When your husband mistakenly calls you by his ex-wife’s name it may trigger the fight or flight response. When it happened to me I felt the heat rise in my body, I knew my skin was red and blotchy, and I could feel the effects of the sudden rush of adrenaline. I thought my hair was on fire.

Once I got over my initial reaction, Richard clued me in as we sat in the only bar at the airport. When I insisted on removing the conch shell from the suitcase myself, my behavior triggered one of Richard’s underlying issues that he had with his ex. No matter if he said he’d take care of it, she (according to him) would insist on doing it herself or she’d go behind him and redo it her way.
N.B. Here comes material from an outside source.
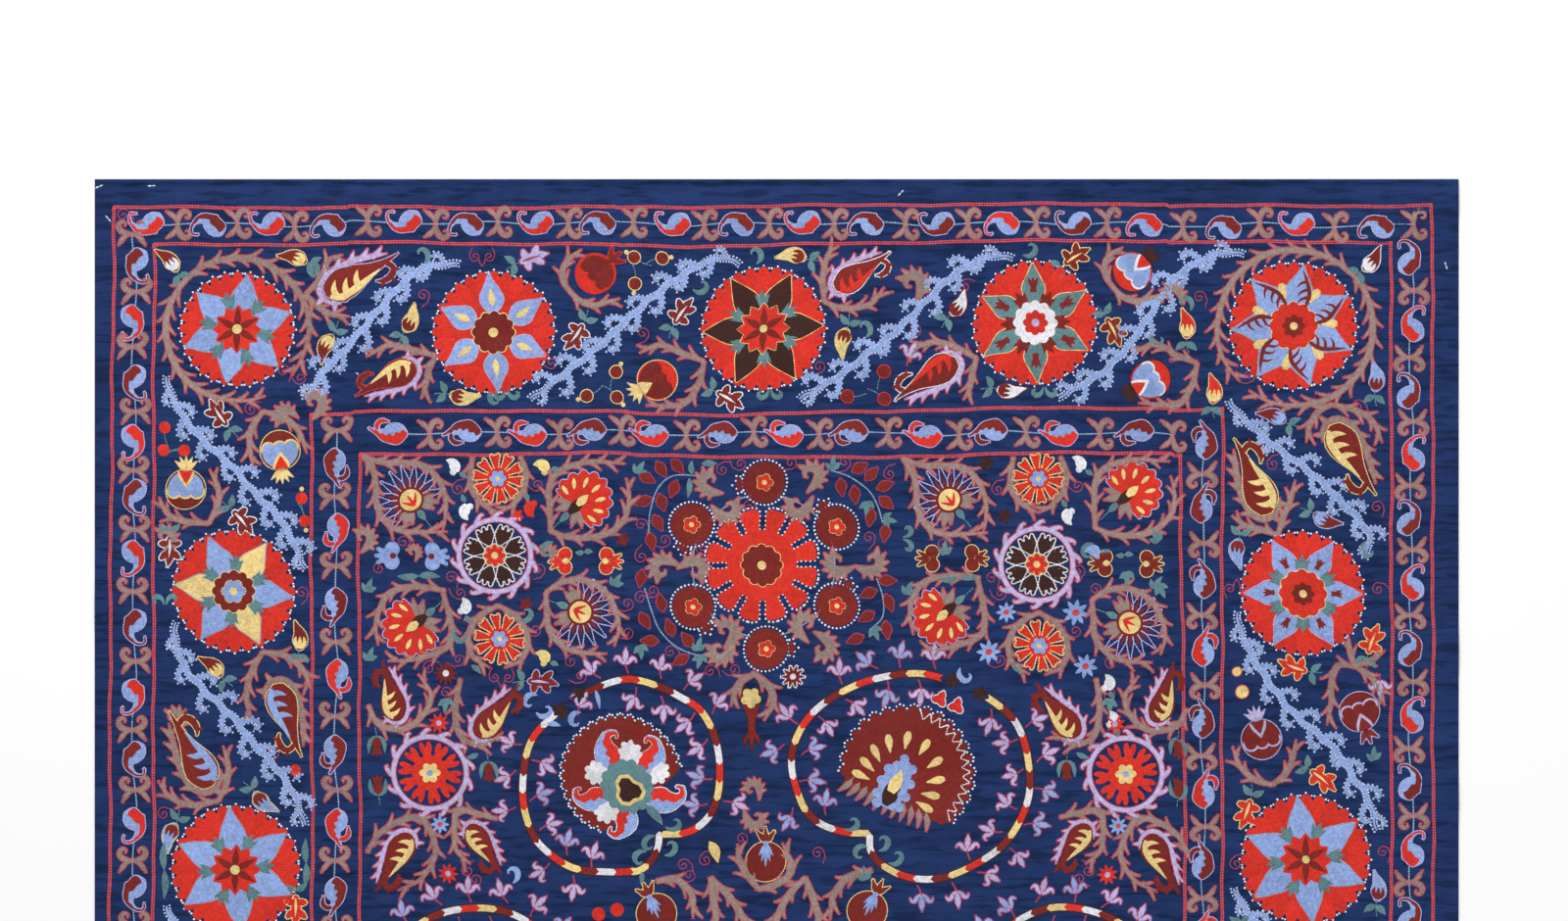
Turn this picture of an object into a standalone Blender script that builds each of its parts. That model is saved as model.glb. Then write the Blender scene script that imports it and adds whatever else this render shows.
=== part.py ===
"""Suzani: an embroidered hanging of five hand-loom panels, laid flat, face up.

Metres, +Z up. The origin is on the floor under the middle of the cloth, +Y runs up
the design and +X to its right. Each panel is one thin sheet that lies on the floor
and lifts over the soft ripples which the stitching draws into the cloth.
"""
import math

import bmesh
import bpy
from mathutils import Vector

CLOTH_WIDTH = 2.087
CLOTH_LENGTH = 2.541
CLOTH_THICKNESS = 0.0018
SEAM_GAP = 0.0003
COLUMNS_A_PANEL = 6
ROWS_A_PANEL = 72
FLATTEST = 0.00005

INDIGO_LINEAR = (0.011, 0.026, 0.115, 1.0)
CLOTH_ROUGHNESS = 0.86

PANEL_NAMES = ("panel_left", "panel_inner_left", "panel_middle", "panel_inner_right", "panel_right")

# The seams lean a little to the right going down: x at each of these heights of the cloth.
SEAM_HEIGHTS = (CLOTH_LENGTH / 2, 0.870, 0.135, -CLOTH_LENGTH / 2)
SEAMS = (
    # at the top, at the shoulder, above the middle, at the foot
    (-0.655, -0.651, -0.646, -0.643),
    (-0.247, -0.221, -0.219, -0.218),
    (0.173, 0.184, 0.189, 0.190),
    (0.595, 0.606, 0.618, 0.616),
)

# Ripples across the cloth: the crest runs from start to end and dies out sideways and at both ends.
RIPPLES = (
    # start_x, start_y, end_x, end_y, half_width, height
    (-0.90, 1.213, -0.36, 1.224, 0.060, 0.0030),
    (-0.20, 1.219, 0.42, 1.206, 0.058, 0.0034),
    (0.50, 1.226, 0.93, 1.198, 0.056, 0.0032),
    (0.80, 1.120, 1.02, 1.235, 0.055, 0.0028),
    (-0.60, 0.985, -0.30, 0.978, 0.062, 0.0022),
    (0.02, 1.000, 0.34, 0.992, 0.060, 0.0024),
    (0.44, 0.905, 0.72, 0.918, 0.062, 0.0022),
    (-0.14, 0.840, 0.16, 0.832, 0.058, 0.0026),
    (-0.62, 0.735, -0.38, 0.742, 0.060, 0.0020),
    (0.16, 0.700, 0.40, 0.690, 0.060, 0.0022),
    (-0.30, 0.520, -0.02, 0.512, 0.062, 0.0030),
    (0.10, 0.455, 0.46, 0.440, 0.064, 0.0034),
    (-0.44, 0.350, -0.16, 0.338, 0.062, 0.0028),
    (0.02, 0.290, 0.36, 0.280, 0.062, 0.0030),
    (0.86, 0.560, 1.03, 0.548, 0.056, 0.0026),
    (0.88, 0.330, 1.03, 0.322, 0.056, 0.0022),
    (-1.03, 0.610, -0.88, 0.602, 0.058, 0.0020),
    (-0.24, 0.110, 0.12, 0.098, 0.064, 0.0028),
    (0.20, -0.110, 0.52, -0.122, 0.064, 0.0026),
    (-0.48, -0.290, -0.18, -0.300, 0.062, 0.0030),
    (0.04, -0.400, 0.40, -0.388, 0.062, 0.0030),
    (-0.30, -0.560, 0.00, -0.572, 0.062, 0.0026),
    (0.86, -0.470, 1.03, -0.480, 0.056, 0.0022),
    (-1.03, -0.700, -0.87, -0.690, 0.058, 0.0020),
    (-0.12, -0.850, 0.18, -0.842, 0.060, 0.0024),
    (0.42, -0.930, 0.70, -0.920, 0.060, 0.0022),
    (-0.62, -0.990, -0.32, -1.000, 0.060, 0.0022),
    (-0.84, -1.216, -0.28, -1.226, 0.058, 0.0030),
    (-0.10, -1.222, 0.50, -1.212, 0.058, 0.0032),
    (0.58, -1.208, 0.96, -1.224, 0.056, 0.0028),
)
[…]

Richard experienced a bad case of deja vu followed by a panicked rush to smooth things over with me.

One or two isolated name brain slips isn’t something to get your knickers in a bunch. Take a deep breath, wait for the flight or fight response to subside, and assess the situation. If you’re husband accidentally calls you by his ex-wife’s name think of it has a sub-conscious conditioned response, similar to Pavlov’s dog. Don’t take it personally and don’t beat him up over it. If you are newly married this will most likely happen once or twice. And yes, you’ll do it, too. If your partner repeatedly calls you by his ex-wife’s name, you may want to seek counseling to help uncover what’s going on. He may still have an emotional bond with her. When you are in the throws of lovemaking any reference to the ghosts of ex-wives or ex-husbands past is a big oops. Call each other babe or hon. That should keep unfortunate name calling at bay.